In later years, Warren Buffett usually managed to follow both those lessons, but he sometimes had to maneuver adroitly to make investments come out on top.
Capital Magic
Buffetts father - a conservative Republican and no fan of President Franklin D. Roosevelt - ran for Congress in 1942 and won. The family moved to Washington, D.C., where Buffett continued his voracious reading, focusing now on biographies of famous businessmen. He kept on making money by delivering newspapers and selling used golf balls retrieved from water hazards. The weekly income from his paper route alone was $175, at the time a good wage for a working man. At thirteen, Buffett filed his first income-tax return. He claimed a $35 deduction for the use of his bike and his watch on his paper route. (He still does his own tax returns.)

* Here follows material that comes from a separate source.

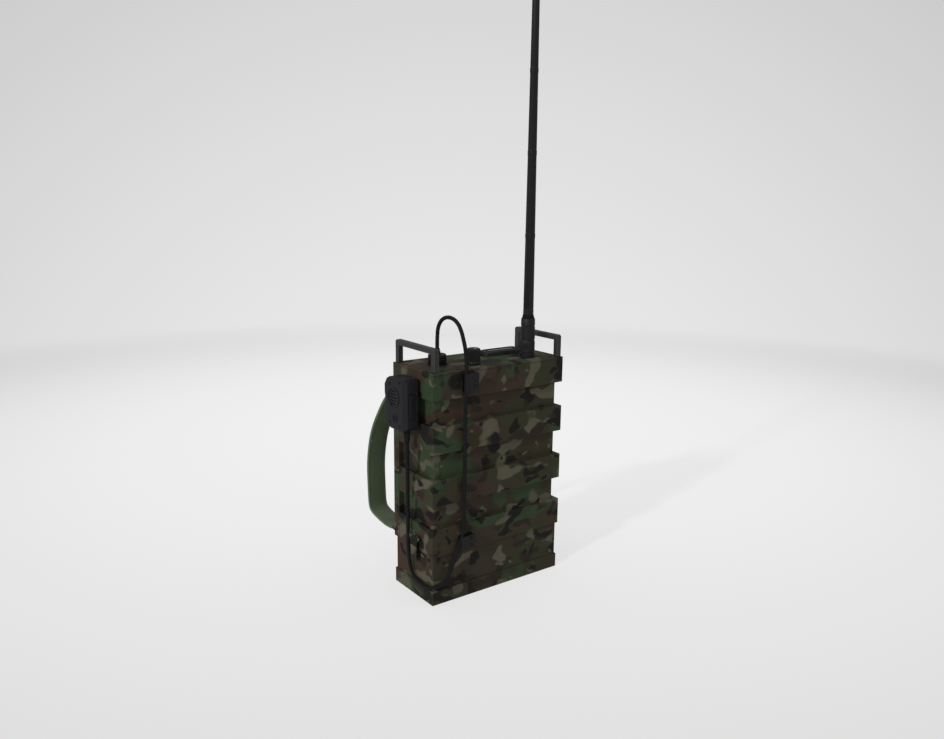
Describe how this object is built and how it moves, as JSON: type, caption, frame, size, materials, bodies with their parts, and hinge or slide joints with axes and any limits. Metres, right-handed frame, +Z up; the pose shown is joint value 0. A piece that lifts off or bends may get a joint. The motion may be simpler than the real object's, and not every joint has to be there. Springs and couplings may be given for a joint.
{
  "type": "toy pack radio",
  "caption": "Toy pack radio: banded camouflage case with guards, flexing whip antenna, volume knob, corded push-to-talk handset on a hanger, battery latches and shoulder straps.",
  "frame": {"origin": "centre of the flat underside of the base cover", "axes": "+Z up along the whip antenna, -Y towards the front face, +X towards the antenna side, handset on the -X side"},
  "size_m": [0.2384, 0.1823, 0.765],
  "materials": {
    "camo_plastic": "moulded plastic with a printed woodland pattern, matt",
    "base_plastic": "moulded plastic with a printed woodland pattern, matt",
    "webbing": "woven nylon webbing",
    "dark_plastic": "fine moulded texture",
    "black_plastic": "moulded, satin",
    "window_plastic": "clear smoked window",
    "rubber": "matt",
    "painted_metal": "dark grey paint, worn at the edges",
    "steel": "zinc plated",
    "brass": "satin",
    "circuit_board": "glass fibre laminate, satin",
    "cell_jacket": "printed steel jacket"
  },
  "bodies": {
    "case": {"front_shell": "camo_plastic", "back_shell": "camo_plastic", "top_panel": "camo_plastic", "battery_box": "camo_plastic", "base_cover": "base_plastic", "radio_board": "circuit_board", "audio_socket": "black_plastic", "audio_plug": "black_plastic", "volume_pot": "steel", "display_housing": "dark_plastic", "display_window": "window_plastic", "antenna_base": "dark_plastic", "handset_hanger": "painted_metal", "handset_cord": "rubber", "plug_strain_relief": "rubber", "upper_cord_clip": "black_plastic", "lower_cord_clip": "black_plastic", "back_screw_1": "steel", "battery_cell_1": "cell_jacket", "back_screw_2": "steel", "battery_cell_2": "cell_jacket", "back_screw_3": "steel", "battery_cell_3": "cell_jacket", "back_screw_4": "steel", "battery_cell_4": "cell_jacket", "left_battery_contact": "steel", "left_latch_mount": "camo_plastic", "left_latch_pin": "steel", "left_guard": "painted_metal", "left_shoulder_strap": "webbing", "left_upper_strap_mount": "painted_metal", "left_lower_strap_mount": "painted_metal", "right_battery_contact": "steel", "right_latch_mount": "camo_plastic", "right_latch_pin": "steel", "right_guard": "painted_metal", "right_shoulder_strap": "webbing", "right_upper_strap_mount": "painted_metal", "right_lower_strap_mount": "painted_metal"},
    "volume": {"volume_knob": "black_plastic"},
    "antenna": {"antenna_whip": "dark_plastic", "antenna_tip": "rubber"},
    "left_latch": {"left_latch_lever": "camo_plastic"},
    "right_latch": {"right_latch_lever": "camo_plastic"},
    "handset": {"handset_outer_shell": "dark_plastic", "handset_inner_shell": "dark_plastic", "ptt_switch": "black_plastic", "handset_board": "circuit_board", "handset_speaker": "steel", "handset_microphone": "brass", "handset_stud": "steel", "handset_strain_relief": "rubber"},
    "ptt": {"ptt_button": "rubber"}
  },
  "joints": [
    {"name": "volume_turn", "type": "hinge", "parent": "case", "child": "volume", "pos_m": [-0.0273, -0.023, 0.31], "axis": [0, 0, -1], "range_deg": [0, 300]},
    {"name": "antenna_flex", "type": "hinge", "parent": "case", "child": "antenna", "pos_m": [0.061, -0.023, 0.345], "axis": [1, 0, 0], "range_deg": [-12, 12], "stiffness_Nm_per_rad": 1.5},
    {"name": "left_latch_open", "type": "hinge", "parent": "case", "child": "left_latch", "pos_m": [-0.1074, -0.0095, 0.082], "axis": [0, 1, 0], "range_deg": [0, 110]},
    {"name": "right_latch_open", "type": "hinge", "parent": "case", "child": "right_latch", "pos_m": [0.1074, -0.0095, 0.082], "axis": [0, -1, 0], "range_deg": [0, 110]},
    {"name": "handset_lift", "type": "slide", "parent": "case", "child": "handset", "axis": [0, 0, 1], "range_m": [0, 0.018]},
    {"name": "ptt_press", "type": "slide", "parent": "handset", "child": "ptt", "axis": [0, 1, 0], "range_m": [0, 0.002], "stiffness_N_per_m": 400}
  ]
}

The next year, Buffett discovered the magic of compounded capital: an investment that churns out returns that can be reinvested over and over. He and a mechanically talented friend bought an old pinball machine for $25. After the friend refurbished it, Buffett talked a neighborhood barber into installing it in his shop in exchange for half the proceeds. The machine paid for itself in its first week of service, and the boys soon had six more installed in other barber shops. From that time on, Buffett saw each dollar in his pocket as not one but ten - what it would become if he let it grow. That perspective permanently affected his attitude toward spending money. With few exceptions, he has been careful all his life. By the time he finished high school, Buffetts savings equaled $5,000 - more than ten times that much in todays dollars.